◆ **SHORT TASK**
For the listing that follows, give again exactly the lines from the one with "const mesh = new" to the one with "record = json.load(file)", including both.

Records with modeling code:

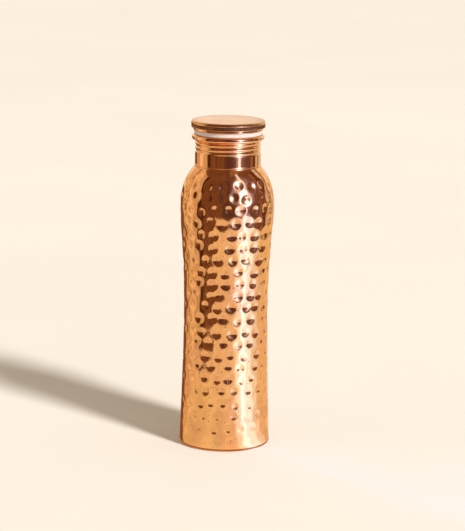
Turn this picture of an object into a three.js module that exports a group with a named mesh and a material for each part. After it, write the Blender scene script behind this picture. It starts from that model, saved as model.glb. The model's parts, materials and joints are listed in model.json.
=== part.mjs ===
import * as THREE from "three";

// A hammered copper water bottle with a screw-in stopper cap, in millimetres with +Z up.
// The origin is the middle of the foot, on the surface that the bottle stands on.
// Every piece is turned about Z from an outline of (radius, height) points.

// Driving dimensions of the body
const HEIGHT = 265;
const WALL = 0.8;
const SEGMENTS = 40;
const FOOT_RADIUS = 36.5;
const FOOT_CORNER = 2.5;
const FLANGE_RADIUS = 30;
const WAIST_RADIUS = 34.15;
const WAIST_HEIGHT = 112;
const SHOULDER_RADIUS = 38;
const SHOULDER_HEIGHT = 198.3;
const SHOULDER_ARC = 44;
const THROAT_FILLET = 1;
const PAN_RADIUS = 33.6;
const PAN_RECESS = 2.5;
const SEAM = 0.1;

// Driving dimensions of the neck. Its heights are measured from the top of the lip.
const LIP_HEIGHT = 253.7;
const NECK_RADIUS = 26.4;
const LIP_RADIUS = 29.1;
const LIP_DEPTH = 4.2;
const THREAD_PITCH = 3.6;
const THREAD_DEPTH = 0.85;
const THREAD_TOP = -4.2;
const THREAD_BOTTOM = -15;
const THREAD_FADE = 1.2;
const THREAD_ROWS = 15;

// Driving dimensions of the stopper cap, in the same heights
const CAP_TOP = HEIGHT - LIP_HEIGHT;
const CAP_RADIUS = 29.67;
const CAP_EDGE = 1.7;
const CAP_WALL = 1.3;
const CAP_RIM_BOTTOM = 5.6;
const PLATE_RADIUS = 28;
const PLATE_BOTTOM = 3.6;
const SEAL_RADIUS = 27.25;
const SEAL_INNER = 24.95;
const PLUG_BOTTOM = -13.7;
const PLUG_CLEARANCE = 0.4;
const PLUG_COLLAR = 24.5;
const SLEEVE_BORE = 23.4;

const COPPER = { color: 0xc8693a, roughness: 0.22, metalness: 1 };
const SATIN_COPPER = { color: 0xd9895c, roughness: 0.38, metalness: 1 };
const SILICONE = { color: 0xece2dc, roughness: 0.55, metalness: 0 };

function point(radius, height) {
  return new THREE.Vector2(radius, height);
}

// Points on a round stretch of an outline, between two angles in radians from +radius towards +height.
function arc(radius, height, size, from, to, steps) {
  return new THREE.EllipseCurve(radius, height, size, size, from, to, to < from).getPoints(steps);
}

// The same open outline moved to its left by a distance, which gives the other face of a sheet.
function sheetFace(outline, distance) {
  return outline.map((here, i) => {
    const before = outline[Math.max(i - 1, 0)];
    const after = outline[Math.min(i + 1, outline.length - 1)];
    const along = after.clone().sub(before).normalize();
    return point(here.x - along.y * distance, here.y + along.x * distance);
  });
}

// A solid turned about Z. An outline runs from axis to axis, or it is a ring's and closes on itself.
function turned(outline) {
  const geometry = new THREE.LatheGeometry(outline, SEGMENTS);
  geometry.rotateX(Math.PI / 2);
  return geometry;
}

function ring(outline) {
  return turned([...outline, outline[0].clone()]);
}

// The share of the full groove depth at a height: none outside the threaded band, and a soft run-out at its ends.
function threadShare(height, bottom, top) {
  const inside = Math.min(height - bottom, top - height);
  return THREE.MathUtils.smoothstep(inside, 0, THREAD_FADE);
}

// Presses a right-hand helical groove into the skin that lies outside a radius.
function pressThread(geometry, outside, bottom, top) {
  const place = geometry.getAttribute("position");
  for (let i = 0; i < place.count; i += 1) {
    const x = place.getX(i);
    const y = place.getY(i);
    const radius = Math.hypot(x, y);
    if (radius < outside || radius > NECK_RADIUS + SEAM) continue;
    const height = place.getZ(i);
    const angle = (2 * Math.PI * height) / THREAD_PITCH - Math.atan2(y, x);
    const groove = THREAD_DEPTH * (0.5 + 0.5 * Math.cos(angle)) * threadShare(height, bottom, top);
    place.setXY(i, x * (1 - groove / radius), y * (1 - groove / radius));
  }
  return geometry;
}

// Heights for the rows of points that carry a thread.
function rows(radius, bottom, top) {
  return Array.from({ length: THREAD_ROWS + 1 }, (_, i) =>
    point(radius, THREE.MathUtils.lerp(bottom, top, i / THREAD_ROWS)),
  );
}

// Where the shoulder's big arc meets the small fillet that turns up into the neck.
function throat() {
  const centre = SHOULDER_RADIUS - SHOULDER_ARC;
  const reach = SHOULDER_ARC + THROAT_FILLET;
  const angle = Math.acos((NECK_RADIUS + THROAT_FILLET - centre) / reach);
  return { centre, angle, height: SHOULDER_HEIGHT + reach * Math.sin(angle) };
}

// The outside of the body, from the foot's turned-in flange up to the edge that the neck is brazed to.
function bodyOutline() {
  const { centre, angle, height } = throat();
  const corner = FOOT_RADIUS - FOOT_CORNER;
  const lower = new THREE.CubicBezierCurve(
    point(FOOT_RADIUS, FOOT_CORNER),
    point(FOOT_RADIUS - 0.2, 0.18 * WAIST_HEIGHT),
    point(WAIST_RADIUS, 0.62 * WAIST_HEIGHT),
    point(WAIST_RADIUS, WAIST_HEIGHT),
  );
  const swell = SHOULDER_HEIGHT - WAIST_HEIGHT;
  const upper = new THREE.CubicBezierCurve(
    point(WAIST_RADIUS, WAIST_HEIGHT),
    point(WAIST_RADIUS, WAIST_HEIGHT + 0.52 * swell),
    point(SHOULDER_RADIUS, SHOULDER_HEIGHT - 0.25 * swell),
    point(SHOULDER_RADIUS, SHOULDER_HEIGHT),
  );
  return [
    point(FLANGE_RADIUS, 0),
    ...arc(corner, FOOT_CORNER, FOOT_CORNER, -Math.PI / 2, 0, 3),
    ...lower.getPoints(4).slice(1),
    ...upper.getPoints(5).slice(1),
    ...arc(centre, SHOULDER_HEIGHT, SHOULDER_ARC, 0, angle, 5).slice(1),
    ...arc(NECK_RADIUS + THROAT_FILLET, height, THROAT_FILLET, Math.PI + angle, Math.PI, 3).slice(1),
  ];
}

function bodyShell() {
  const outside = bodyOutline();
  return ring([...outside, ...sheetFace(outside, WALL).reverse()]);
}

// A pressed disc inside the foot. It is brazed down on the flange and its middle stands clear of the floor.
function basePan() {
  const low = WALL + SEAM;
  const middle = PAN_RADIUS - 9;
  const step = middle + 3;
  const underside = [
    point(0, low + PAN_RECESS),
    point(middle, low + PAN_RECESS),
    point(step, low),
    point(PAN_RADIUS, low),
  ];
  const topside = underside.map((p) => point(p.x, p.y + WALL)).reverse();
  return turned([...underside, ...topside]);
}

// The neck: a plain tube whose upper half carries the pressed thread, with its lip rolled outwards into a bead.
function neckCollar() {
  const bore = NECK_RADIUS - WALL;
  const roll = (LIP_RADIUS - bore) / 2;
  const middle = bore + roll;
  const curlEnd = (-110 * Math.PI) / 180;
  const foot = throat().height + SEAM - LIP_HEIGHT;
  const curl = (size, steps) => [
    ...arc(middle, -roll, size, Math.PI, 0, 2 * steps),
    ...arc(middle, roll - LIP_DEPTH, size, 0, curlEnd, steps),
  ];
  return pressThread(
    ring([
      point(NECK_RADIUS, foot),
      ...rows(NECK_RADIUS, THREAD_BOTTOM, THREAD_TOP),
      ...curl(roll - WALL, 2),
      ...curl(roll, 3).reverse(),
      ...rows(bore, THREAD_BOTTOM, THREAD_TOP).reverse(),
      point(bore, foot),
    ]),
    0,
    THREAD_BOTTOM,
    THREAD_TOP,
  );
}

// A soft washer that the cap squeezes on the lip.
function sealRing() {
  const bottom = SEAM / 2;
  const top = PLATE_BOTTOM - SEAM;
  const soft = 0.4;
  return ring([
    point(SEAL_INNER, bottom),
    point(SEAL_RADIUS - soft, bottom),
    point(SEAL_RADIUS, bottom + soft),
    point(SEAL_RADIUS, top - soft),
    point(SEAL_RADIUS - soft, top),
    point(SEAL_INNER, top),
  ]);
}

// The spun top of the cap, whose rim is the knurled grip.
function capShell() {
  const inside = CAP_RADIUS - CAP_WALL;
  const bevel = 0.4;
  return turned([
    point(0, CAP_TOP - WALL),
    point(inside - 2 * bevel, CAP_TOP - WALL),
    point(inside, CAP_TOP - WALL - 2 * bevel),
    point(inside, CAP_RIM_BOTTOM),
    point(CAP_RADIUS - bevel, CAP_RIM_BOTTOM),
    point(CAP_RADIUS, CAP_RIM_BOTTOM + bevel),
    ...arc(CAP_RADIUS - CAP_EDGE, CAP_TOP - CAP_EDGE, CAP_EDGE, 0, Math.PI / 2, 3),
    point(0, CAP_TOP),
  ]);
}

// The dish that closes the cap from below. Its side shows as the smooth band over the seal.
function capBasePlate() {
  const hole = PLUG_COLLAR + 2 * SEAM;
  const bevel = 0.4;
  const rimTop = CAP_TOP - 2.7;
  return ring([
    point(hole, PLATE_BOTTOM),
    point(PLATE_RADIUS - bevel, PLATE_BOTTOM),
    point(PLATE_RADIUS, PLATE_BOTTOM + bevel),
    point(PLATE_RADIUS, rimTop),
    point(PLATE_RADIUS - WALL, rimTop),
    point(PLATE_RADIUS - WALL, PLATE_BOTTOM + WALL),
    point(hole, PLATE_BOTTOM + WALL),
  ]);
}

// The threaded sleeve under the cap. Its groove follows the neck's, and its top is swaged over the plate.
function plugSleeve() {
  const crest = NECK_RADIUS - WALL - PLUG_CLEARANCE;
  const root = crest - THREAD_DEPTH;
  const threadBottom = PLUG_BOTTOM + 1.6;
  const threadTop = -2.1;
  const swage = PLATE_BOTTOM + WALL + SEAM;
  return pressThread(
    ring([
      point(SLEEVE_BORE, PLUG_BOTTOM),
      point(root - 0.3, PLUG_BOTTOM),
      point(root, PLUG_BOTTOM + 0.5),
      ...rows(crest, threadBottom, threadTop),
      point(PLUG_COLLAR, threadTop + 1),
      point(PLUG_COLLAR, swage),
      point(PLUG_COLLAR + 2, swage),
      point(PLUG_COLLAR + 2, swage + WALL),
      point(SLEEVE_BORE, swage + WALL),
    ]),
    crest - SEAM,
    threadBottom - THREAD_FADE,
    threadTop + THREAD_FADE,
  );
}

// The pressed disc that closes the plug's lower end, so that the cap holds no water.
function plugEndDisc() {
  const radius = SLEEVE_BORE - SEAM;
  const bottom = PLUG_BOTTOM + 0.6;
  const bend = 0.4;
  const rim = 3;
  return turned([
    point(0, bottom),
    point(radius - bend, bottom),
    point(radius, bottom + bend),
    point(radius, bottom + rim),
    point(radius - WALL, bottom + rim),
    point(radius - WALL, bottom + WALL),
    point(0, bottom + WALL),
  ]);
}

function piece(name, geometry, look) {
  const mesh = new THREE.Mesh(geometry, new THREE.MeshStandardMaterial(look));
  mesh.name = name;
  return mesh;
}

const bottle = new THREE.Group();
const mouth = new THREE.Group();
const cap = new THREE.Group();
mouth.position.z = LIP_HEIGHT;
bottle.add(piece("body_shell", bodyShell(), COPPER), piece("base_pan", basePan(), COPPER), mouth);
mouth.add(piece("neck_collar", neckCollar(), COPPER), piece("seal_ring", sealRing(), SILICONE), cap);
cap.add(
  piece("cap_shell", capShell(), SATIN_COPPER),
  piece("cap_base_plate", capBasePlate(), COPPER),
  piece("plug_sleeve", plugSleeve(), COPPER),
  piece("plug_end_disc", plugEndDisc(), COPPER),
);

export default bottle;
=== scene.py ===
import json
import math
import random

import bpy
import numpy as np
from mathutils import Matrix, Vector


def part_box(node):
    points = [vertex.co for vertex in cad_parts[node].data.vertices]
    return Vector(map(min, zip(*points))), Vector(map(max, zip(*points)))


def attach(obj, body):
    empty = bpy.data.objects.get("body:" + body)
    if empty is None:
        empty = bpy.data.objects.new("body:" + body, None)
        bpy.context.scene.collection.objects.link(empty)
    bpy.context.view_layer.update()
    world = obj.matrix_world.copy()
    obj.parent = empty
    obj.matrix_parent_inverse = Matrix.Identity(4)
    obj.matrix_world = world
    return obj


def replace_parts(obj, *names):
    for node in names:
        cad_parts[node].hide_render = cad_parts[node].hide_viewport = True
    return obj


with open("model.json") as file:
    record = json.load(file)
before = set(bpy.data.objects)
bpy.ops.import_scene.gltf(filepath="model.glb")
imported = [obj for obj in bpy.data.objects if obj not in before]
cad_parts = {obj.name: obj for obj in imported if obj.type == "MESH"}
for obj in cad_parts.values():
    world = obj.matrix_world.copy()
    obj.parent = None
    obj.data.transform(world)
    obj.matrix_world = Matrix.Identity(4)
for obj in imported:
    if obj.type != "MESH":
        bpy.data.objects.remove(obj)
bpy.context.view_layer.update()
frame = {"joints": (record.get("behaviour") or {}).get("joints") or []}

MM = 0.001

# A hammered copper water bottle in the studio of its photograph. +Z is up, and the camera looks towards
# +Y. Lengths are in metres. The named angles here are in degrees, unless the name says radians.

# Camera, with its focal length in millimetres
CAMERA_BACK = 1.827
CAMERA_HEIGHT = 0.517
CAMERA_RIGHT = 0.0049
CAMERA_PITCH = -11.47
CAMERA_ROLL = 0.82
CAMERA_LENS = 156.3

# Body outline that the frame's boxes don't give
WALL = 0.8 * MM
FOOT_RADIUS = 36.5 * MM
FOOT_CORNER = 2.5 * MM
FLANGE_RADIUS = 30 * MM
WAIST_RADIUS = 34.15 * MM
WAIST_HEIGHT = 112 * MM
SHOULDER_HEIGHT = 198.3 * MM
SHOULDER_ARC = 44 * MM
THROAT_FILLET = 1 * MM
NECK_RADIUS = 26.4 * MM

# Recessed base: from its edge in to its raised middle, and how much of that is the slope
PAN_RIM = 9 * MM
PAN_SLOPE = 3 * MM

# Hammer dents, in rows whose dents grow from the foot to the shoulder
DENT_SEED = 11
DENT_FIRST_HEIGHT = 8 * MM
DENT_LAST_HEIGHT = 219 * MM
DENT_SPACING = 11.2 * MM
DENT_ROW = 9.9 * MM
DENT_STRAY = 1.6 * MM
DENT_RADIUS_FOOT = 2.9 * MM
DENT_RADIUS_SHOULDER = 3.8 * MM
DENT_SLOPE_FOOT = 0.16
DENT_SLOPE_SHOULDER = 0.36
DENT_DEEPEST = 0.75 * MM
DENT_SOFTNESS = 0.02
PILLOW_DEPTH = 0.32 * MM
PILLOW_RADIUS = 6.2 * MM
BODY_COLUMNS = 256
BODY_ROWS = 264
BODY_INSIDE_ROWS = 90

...

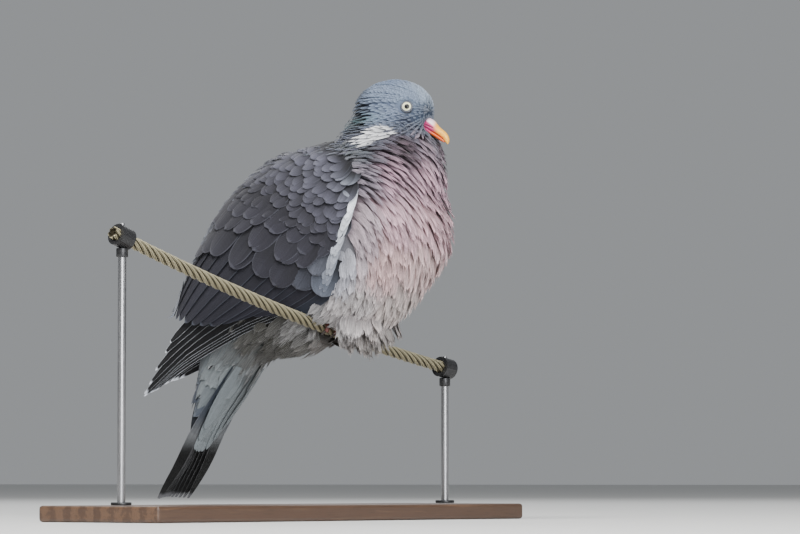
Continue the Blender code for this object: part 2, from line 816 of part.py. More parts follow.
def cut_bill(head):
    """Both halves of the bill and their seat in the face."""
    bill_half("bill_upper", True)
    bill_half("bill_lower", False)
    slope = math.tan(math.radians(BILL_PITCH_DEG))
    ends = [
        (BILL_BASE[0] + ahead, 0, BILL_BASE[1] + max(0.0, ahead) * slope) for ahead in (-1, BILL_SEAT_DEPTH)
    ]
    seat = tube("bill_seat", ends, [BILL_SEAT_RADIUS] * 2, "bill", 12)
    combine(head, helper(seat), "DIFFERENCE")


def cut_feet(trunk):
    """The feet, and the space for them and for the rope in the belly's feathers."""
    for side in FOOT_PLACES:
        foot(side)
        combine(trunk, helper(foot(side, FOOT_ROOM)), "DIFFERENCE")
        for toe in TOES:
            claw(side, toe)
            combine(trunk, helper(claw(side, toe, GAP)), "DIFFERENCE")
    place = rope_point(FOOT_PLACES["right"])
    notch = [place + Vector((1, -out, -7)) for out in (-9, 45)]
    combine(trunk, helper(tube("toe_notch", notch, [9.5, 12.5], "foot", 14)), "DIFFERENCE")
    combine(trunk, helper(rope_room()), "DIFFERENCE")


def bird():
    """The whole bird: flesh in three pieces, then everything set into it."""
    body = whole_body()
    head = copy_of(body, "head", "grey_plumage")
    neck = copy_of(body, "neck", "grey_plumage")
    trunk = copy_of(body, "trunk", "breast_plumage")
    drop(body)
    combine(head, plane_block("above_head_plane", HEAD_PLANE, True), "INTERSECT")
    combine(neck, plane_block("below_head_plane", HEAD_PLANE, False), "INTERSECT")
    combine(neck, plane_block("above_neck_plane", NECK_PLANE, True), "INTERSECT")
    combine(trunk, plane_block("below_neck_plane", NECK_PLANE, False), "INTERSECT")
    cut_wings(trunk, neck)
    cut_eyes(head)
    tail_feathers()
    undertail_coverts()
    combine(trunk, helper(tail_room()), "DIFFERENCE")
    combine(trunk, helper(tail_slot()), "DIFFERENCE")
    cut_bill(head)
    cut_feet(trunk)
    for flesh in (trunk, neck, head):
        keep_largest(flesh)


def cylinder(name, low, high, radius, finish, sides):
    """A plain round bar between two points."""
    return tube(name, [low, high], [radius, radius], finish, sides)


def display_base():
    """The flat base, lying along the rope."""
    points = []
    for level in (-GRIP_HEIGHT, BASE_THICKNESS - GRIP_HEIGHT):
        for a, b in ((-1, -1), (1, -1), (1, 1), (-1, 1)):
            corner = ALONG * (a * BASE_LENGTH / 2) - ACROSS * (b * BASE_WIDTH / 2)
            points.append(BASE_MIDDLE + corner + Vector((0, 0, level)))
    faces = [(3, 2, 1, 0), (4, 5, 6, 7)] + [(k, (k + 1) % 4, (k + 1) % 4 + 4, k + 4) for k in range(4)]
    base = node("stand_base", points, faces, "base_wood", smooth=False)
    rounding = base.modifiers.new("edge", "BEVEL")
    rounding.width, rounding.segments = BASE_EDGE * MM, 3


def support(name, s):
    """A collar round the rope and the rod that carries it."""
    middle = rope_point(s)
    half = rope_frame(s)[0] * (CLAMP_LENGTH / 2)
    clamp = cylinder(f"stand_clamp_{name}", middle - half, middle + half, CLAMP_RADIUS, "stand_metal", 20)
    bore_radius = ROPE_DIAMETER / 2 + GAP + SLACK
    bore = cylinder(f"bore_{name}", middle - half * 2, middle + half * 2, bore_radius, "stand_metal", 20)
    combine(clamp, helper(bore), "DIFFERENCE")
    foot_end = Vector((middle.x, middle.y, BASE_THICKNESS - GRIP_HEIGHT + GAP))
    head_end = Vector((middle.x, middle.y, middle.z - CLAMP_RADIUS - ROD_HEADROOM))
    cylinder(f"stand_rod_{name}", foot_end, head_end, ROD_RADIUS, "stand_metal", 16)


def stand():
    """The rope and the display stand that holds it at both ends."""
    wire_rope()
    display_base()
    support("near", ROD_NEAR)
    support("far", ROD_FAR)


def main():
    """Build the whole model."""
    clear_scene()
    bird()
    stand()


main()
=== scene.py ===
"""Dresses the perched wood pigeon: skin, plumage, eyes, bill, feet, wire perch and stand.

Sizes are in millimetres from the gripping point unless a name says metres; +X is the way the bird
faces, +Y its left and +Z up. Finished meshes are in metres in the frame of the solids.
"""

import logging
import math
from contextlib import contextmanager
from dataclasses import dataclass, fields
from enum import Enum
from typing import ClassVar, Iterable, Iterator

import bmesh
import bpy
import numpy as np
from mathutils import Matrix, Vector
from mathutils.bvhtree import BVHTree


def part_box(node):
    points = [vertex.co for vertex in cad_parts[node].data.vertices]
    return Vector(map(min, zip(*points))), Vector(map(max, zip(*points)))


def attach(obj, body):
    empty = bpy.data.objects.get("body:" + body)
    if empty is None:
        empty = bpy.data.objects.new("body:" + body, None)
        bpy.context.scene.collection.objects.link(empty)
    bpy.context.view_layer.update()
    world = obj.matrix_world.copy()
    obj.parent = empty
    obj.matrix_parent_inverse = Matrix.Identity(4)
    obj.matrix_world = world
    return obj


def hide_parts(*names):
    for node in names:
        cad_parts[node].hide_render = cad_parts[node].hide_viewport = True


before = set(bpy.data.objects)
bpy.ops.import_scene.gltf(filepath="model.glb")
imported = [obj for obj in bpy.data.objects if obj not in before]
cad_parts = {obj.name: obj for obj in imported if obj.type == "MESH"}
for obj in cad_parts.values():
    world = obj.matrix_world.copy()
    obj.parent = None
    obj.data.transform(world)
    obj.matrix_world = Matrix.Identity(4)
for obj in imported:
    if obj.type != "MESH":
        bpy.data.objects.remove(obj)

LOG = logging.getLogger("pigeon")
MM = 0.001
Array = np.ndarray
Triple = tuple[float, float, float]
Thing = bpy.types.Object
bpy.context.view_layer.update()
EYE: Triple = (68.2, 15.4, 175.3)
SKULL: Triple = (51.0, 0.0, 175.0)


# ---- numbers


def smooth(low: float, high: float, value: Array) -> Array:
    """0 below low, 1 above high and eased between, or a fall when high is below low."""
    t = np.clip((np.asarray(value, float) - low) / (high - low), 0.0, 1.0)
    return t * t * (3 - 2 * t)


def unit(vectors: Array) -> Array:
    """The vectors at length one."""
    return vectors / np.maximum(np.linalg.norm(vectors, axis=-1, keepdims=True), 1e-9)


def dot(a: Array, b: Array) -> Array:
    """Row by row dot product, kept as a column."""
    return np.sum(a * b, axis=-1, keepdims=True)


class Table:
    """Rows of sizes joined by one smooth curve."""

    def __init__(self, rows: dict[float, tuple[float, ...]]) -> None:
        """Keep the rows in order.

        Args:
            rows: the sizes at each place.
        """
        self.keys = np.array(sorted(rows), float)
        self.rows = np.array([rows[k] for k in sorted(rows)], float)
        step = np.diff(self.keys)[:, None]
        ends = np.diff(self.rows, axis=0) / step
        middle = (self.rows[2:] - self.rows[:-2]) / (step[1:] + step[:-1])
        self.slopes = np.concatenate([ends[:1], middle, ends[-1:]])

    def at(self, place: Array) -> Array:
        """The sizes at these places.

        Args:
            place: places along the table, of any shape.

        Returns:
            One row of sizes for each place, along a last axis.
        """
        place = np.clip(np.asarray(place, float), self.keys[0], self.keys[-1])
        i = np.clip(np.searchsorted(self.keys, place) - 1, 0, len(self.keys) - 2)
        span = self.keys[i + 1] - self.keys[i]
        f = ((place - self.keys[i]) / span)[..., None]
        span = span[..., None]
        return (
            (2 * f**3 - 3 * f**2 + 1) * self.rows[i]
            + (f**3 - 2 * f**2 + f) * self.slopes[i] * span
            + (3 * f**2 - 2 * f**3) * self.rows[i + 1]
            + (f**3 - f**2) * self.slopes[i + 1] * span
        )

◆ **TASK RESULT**
  const mesh = new THREE.Mesh(geometry, new THREE.MeshStandardMaterial(look));
  mesh.name = name;
  return mesh;
}

const bottle = new THREE.Group();
const mouth = new THREE.Group();
const cap = new THREE.Group();
mouth.position.z = LIP_HEIGHT;
bottle.add(piece("body_shell", bodyShell(), COPPER), piece("base_pan", basePan(), COPPER), mouth);
mouth.add(piece("neck_collar", neckCollar(), COPPER), piece("seal_ring", sealRing(), SILICONE), cap);
cap.add(
  piece("cap_shell", capShell(), SATIN_COPPER),
  piece("cap_base_plate", capBasePlate(), COPPER),
  piece("plug_sleeve", plugSleeve(), COPPER),
  piece("plug_end_disc", plugEndDisc(), COPPER),
);

export default bottle;
=== scene.py ===
import json
import math
import random

import bpy
import numpy as np
from mathutils import Matrix, Vector


def part_box(node):
    points = [vertex.co for vertex in cad_parts[node].data.vertices]
    return Vector(map(min, zip(*points))), Vector(map(max, zip(*points)))


def attach(obj, body):
    empty = bpy.data.objects.get("body:" + body)
    if empty is None:
        empty = bpy.data.objects.new("body:" + body, None)
        bpy.context.scene.collection.objects.link(empty)
    bpy.context.view_layer.update()
    world = obj.matrix_world.copy()
    obj.parent = empty
    obj.matrix_parent_inverse = Matrix.Identity(4)
    obj.matrix_world = world
    return obj


def replace_parts(obj, *names):
    for node in names:
        cad_parts[node].hide_render = cad_parts[node].hide_viewport = True
    return obj


with open("model.json") as file:
    record = json.load(file)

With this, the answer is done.